» Goal of the exercise: Repeat exactly, and only, the lines from the one that contains "box_centre = (0, ZIP_BOTTOM" through the one that contains "if empty is", both ends included.
====== Source material ======
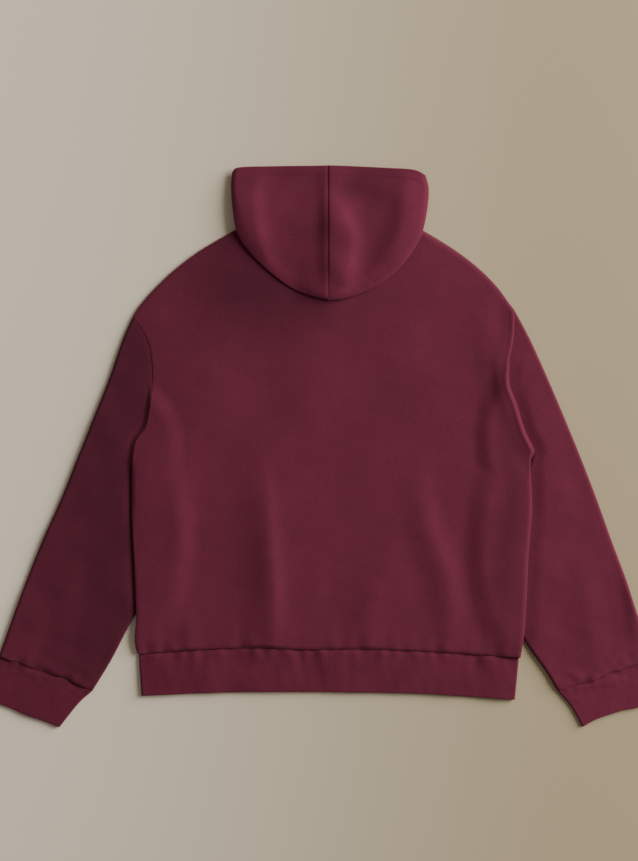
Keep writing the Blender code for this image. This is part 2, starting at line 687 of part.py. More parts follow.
def build_slider(collection):
    """Build the slider, its pull and the box at the zip's foot; return the pull's axis."""
    _, length, thick = SLIDER_SIZE
    window_floor = PULL_FLOOR + BRIDGE_THICK
    plate = window_floor + BRIDGE_WINDOW + thick / 2
    upper = plate + thick + SLIDER_CHANNEL
    slider = block("zip_slider", (0, SLIDER_Y, plate), SLIDER_SIZE, collection, SLIDER_BEVEL)
    top = block("top_plate", (0, SLIDER_Y, upper), SLIDER_SIZE, collection, SLIDER_BEVEL)
    post_y = SLIDER_Y + length / 2 - SLIDER_POST[1]
    post = rod("post", (0, post_y, (plate + upper) / 2), SLIDER_POST[0],
               SLIDER_CHANNEL + thick, "Z", collection)
    leg = Vector((BRIDGE_WIDTH, BRIDGE_LEG, BRIDGE_THICK + BRIDGE_WINDOW + thick * 0.6))
    leg_z = PULL_FLOOR + leg.z / 2
    ends = [SLIDER_Y - BRIDGE_LENGTH / 2 + leg.y / 2, SLIDER_Y + BRIDGE_LENGTH / 2 - leg.y / 2]
    legs = [block(f"leg_{k}", (0, y, leg_z), leg, collection) for k, y in enumerate(ends)]
    bar = block("bar", (0, SLIDER_Y, PULL_FLOOR + BRIDGE_THICK / 2),
                Vector((BRIDGE_WIDTH, BRIDGE_LENGTH, BRIDGE_THICK)), collection)
    fuse(slider, [top, post, *legs, bar])

    pin_z = window_floor + BRIDGE_WINDOW / 2
    axis = Vector((0, SLIDER_Y - PIN_OFFSET, pin_z))
    arm_x = PULL_SIZE.x / 2 - ARM_INSET
    pull_top = axis.y - PULL_DROP
    pull_z = PULL_FLOOR + PULL_SIZE.z / 2
    pull = block("zip_pull", (0, pull_top - PULL_SIZE.y / 2, pull_z), PULL_SIZE, collection,
                 PULL_BEVEL)
    pin = rod("pin", axis, PIN_RADIUS, 2 * arm_x, "X", collection)
    arms = []
    for side in (-1, 1):
        bm = bmesh.new()
        bmesh.ops.create_cube(bm, size=1.0)
        for vert in bm.verts:
            near = vert.co.y > 0
            y = axis.y + ARM_NEAR[0] if near else pull_top - ARM_FAR[0]
            z = pin_z if near else pull_z
            half = ARM_NEAR[1] if near else ARM_FAR[1]
            vert.co = (side * arm_x + vert.co.x * ARM_WIDTH, y,
                       z + math.copysign(half, vert.co.z))
        arms.append(finish_object(f"arm_{side}", bm, METAL, collection))
    fuse(pull, [pin, *arms])
    set_origin(pull, axis)

    box_centre = (0, ZIP_BOTTOM - SEAM_GAP - BOX_SIZE.y / 2, TAPE_MIDDLE)
    block("zip_box", box_centre, BOX_SIZE, collection, BOX_BEVEL)


def main():
    """Build the whole hoodie."""
    clear_scene()
    collection = bpy.data.collections.new("zip_up_hoodie")
    bpy.context.scene.collection.children.link(collection)
    build_body(collection)
    build_arms(collection)
    build_band(collection)
    build_hood(collection)
    build_tapes(collection)
    build_slider(collection)


main()
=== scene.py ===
"""Dress the zip-up hoodie: fleece panels, ribs, hood, stitches and zip, laid face down."""
import logging
import math
from collections.abc import Iterator
from contextlib import contextmanager
from dataclasses import dataclass, field
from enum import Enum
from typing import NamedTuple

import bmesh
import bpy
import numpy as np
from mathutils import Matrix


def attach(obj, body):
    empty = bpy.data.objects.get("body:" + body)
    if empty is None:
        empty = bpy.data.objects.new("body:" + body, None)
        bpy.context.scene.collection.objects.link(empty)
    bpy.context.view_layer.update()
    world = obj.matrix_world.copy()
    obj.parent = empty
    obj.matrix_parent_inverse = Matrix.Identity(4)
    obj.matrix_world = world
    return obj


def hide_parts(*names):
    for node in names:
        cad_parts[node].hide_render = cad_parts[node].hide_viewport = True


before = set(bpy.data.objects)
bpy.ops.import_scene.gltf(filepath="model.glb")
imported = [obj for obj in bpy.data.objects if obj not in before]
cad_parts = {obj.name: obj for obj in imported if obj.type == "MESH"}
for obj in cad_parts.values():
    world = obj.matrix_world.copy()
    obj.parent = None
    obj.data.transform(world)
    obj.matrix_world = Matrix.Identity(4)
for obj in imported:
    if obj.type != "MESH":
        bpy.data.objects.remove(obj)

LOG = logging.getLogger("hoodie")
MM = 0.001
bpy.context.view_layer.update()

# ---- the lie of the garment, in millimetres: x across it, y along it towards the hood --------

Path = tuple[tuple[float, float], ...]


class Side(Enum):
    """A wearer's side of the garment."""

    LEFT = -1
    RIGHT = 1

    @property
    def word(self) -> str:
        """Return the side's name as the nodes have it."""
        return self.name.lower()


class Oval(NamedTuple):
    """A soft oval place: its middle, its reach across and along, and what it adds there."""

    x: float
    y: float
    reach: float
    length: float
    amount: float = 1.0


class Crease(NamedTuple):
    """A soft ridge along a path: its left and right flank widths and its height."""

    path: Path
    left: float
    right: float
    height: float


class Wave(NamedTuple):
    """Soft uneven waves: height, size across, seed, and how fast they change along."""

    height: float
    size: float
    seed: int
    along: float = 1.0


class Fade(NamedTuple):
    """Something strongest at an edge: how much it is there, and how far in it lasts."""

    amount: float
    reach: float

    def at(self, distance: np.ndarray) -> np.ndarray:
        """Return how much of it there is at a distance from the edge."""
        return self.amount * np.exp(-distance / self.reach)


class Ridge(NamedTuple):
    """A soft ridge beside an edge: its height, its distance from the edge and its width."""

    height: float
    away: float
    width: float

    def at(self, distance: np.ndarray) -> np.ndarray:
        """Return its height at a distance from the edge."""
        return self.height * np.exp(-((distance - self.away) / self.width) ** 2)


def by_side(left: object, right: object) -> dict:
    """Make a dataclass field that holds a value for each side."""
    return field(default_factory=lambda: {Side.LEFT: left, Side.RIGHT: right})


@dataclass(frozen=True)
class Outline:
    """The seams and edges of one side of the garment, each from the neck or the armhole out."""

    shoulder: Path
    armhole: Path
    side_seam: Path
    outer: Path
    inner: Path
    cuff_seam: Path
    cuff_end: Path
    cuff_outer: Path
    cuff_inner: Path
    hood_edge: Path
    hood_side: Path
    hood_fold: Path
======
» Response:
    box_centre = (0, ZIP_BOTTOM - SEAM_GAP - BOX_SIZE.y / 2, TAPE_MIDDLE)
    block("zip_box", box_centre, BOX_SIZE, collection, BOX_BEVEL)


def main():
    """Build the whole hoodie."""
    clear_scene()
    collection = bpy.data.collections.new("zip_up_hoodie")
    bpy.context.scene.collection.children.link(collection)
    build_body(collection)
    build_arms(collection)
    build_band(collection)
    build_hood(collection)
    build_tapes(collection)
    build_slider(collection)


main()
=== scene.py ===
"""Dress the zip-up hoodie: fleece panels, ribs, hood, stitches and zip, laid face down."""
import logging
import math
from collections.abc import Iterator
from contextlib import contextmanager
from dataclasses import dataclass, field
from enum import Enum
from typing import NamedTuple

import bmesh
import bpy
import numpy as np
from mathutils import Matrix


def attach(obj, body):
    empty = bpy.data.objects.get("body:" + body)
    if empty is None:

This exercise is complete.